Amina Hassan, litigation partner with law firm Hughes Hubbard & Reed, thinks that the fight over the scope of the commission’s deliberative privilege is even more interesting than what’s inside the 2012 memos. Hassan commented:

“If the court’s decision stands, it could have a far-reaching impact, opening similar types of SEC and other agency documents to discovery. While any discovery disputes around agency notes will necessarily be fact-specific and resolved on a case-by-case basis, the decision does provide litigants a helpful hook to seek similar documents from the government.”
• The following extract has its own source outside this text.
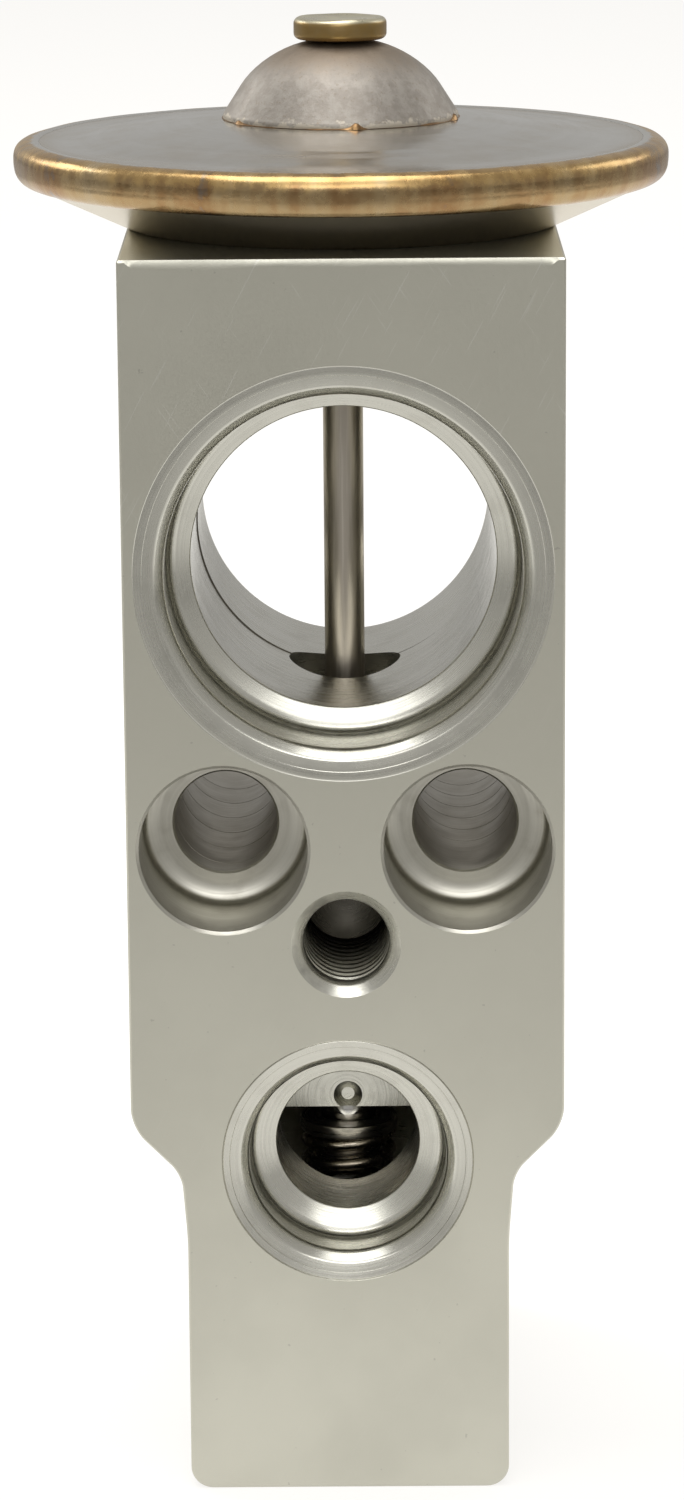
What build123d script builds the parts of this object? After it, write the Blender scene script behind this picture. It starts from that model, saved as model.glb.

In other words, the precedent could open the door for crypto firms that will be fighting the SEC and other executive agencies in court in the future to demand the kind of information that was previously out of reach. Hassan added that Judge Torres’ decision is also likely to cause agencies to reconsider “how they treat their officials’ public speeches, which usually contain standard disclaimers that they express the views of the official only, not the agency.”

How does this end?

The fact that Ripple chose to engage in court rather than going for a settlement right away does not rule out the possibility of a settlement at some point in the process. The legal experts who spoke to Cointelegraph on this matter believe that a settlement is still very much on the table. Vogel commented:

“Since about 95% of all lawsuits settle before trial, it seems likely that we will never have a jury trial, but the interpretation of these 2012 legal memos may be a factor in some settlement of the current SEC lawsuit.”

Hassan said that “It is difficult to say whether the case is close to resolution since the discovery and pleading disputes are continuing. But the stakes are very high for both parties, so we cannot rule out a settlement.”

Even if Ripple’s side chooses to settle without trial at some point in the process, the litigation has already demonstrated that a well-resourced crypto company can cause the SEC serious trouble in an open fight.